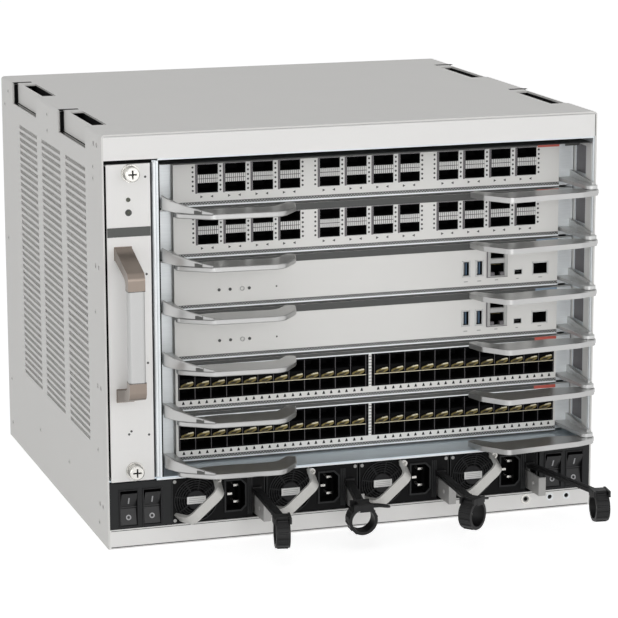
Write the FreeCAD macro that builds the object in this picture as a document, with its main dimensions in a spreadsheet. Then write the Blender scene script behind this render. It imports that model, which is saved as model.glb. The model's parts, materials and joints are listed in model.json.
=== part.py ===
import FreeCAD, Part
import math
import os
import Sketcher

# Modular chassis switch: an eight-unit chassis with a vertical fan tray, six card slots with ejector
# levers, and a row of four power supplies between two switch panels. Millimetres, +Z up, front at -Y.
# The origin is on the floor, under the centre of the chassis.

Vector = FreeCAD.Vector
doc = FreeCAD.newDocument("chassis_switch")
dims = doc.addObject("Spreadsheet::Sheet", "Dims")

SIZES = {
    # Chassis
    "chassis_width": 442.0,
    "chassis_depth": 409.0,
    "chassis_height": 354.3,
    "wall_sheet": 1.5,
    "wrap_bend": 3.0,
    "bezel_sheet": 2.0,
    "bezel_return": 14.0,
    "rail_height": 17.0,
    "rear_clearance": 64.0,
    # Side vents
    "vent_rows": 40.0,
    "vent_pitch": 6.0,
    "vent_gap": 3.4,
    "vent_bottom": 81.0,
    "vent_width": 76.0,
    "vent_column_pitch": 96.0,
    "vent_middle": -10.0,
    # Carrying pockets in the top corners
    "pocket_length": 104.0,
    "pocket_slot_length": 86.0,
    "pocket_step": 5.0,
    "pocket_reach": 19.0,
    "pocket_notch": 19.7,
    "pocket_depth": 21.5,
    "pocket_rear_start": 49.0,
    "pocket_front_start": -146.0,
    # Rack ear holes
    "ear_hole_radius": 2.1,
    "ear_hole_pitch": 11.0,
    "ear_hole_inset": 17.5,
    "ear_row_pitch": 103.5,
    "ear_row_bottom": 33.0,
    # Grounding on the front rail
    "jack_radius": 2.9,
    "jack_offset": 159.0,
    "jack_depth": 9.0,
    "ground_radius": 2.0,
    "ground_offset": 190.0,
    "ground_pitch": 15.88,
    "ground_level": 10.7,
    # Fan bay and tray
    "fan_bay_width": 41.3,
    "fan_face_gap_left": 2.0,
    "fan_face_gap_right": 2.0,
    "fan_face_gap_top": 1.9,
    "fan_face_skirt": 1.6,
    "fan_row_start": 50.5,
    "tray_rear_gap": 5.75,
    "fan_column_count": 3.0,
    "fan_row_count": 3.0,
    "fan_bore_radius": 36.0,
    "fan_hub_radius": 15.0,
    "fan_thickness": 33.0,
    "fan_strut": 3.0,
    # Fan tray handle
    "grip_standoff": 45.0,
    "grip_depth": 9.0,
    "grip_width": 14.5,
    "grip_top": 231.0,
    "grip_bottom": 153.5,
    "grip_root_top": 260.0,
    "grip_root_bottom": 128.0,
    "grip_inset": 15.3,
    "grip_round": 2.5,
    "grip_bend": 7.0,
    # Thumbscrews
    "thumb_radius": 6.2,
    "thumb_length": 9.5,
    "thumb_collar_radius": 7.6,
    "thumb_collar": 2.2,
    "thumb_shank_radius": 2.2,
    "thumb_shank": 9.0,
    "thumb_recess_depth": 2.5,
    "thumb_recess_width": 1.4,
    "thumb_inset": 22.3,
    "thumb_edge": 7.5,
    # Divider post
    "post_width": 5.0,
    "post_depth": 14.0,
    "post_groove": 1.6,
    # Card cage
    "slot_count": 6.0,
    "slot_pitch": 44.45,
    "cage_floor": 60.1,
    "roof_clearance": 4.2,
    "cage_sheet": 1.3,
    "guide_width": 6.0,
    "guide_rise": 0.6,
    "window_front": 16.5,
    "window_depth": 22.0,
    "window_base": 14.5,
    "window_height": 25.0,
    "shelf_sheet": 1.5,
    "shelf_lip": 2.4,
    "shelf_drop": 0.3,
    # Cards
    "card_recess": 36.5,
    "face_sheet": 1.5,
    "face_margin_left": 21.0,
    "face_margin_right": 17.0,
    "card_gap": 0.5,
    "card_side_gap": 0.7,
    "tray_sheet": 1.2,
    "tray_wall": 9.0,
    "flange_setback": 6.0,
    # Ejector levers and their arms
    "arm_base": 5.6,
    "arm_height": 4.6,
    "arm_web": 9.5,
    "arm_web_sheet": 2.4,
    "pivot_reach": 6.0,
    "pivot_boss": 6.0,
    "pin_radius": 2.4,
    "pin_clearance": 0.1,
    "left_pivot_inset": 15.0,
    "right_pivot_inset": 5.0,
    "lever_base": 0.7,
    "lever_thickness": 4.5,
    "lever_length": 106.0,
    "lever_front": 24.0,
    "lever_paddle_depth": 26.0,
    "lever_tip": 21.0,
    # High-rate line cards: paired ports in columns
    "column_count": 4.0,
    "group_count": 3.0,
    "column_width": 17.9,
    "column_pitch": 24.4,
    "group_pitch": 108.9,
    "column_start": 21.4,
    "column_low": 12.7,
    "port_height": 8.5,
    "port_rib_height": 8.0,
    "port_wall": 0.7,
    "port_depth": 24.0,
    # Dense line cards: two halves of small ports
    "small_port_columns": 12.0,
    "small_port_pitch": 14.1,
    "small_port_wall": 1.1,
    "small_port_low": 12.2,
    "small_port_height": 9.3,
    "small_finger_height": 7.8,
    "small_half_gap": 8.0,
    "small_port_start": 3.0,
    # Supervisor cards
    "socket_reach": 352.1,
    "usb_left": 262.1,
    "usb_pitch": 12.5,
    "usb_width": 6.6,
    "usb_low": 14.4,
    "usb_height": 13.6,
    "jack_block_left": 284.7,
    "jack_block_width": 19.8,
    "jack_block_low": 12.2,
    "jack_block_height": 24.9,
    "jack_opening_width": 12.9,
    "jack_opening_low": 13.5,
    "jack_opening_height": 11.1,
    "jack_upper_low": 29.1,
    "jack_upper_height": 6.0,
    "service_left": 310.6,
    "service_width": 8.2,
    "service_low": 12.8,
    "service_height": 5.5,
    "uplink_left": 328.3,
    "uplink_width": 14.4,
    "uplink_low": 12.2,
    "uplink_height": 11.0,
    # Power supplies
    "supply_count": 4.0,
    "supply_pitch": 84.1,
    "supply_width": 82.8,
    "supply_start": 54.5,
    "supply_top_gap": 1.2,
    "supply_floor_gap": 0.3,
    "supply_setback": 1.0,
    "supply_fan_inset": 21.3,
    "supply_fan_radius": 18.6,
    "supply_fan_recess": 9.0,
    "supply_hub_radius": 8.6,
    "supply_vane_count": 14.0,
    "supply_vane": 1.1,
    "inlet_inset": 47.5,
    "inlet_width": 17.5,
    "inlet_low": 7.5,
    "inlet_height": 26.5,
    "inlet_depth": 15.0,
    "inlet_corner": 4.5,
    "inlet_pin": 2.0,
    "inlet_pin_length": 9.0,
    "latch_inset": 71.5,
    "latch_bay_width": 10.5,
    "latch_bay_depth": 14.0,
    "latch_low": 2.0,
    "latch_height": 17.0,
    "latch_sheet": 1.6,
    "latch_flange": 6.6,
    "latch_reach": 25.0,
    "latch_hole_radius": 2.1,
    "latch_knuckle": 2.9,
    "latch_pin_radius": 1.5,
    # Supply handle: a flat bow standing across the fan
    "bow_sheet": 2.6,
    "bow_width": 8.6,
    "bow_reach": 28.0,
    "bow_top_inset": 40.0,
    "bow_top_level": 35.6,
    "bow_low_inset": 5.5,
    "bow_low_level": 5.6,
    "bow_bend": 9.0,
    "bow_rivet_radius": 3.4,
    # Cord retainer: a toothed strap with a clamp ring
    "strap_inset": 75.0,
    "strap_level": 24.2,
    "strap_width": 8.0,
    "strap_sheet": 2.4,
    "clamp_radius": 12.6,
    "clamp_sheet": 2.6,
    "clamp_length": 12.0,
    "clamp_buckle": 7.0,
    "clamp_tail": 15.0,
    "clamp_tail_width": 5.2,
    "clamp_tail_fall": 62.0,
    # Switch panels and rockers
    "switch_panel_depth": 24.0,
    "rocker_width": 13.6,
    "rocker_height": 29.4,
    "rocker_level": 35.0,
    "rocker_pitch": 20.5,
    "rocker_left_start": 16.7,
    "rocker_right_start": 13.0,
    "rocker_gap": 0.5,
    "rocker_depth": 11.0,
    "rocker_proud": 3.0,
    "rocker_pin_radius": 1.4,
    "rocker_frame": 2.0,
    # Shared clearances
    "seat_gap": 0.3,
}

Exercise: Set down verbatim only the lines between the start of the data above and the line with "# The origin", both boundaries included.

Result for this exercise:
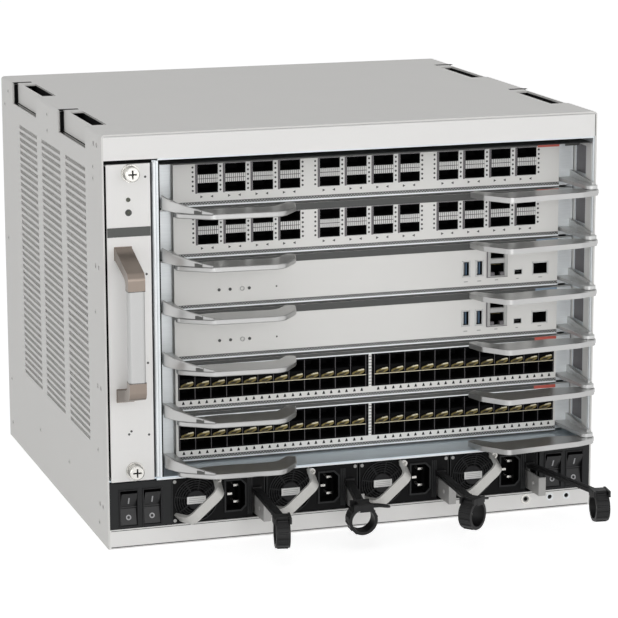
Write the FreeCAD macro that builds the object in this picture as a document, with its main dimensions in a spreadsheet. Then write the Blender scene script behind this render. It imports that model, which is saved as model.glb. The model's parts, materials and joints are listed in model.json.
=== part.py ===
import FreeCAD, Part
import math
import os
import Sketcher

# Modular chassis switch: an eight-unit chassis with a vertical fan tray, six card slots with ejector
# levers, and a row of four power supplies between two switch panels. Millimetres, +Z up, front at -Y.
# The origin is on the floor, under the centre of the chassis.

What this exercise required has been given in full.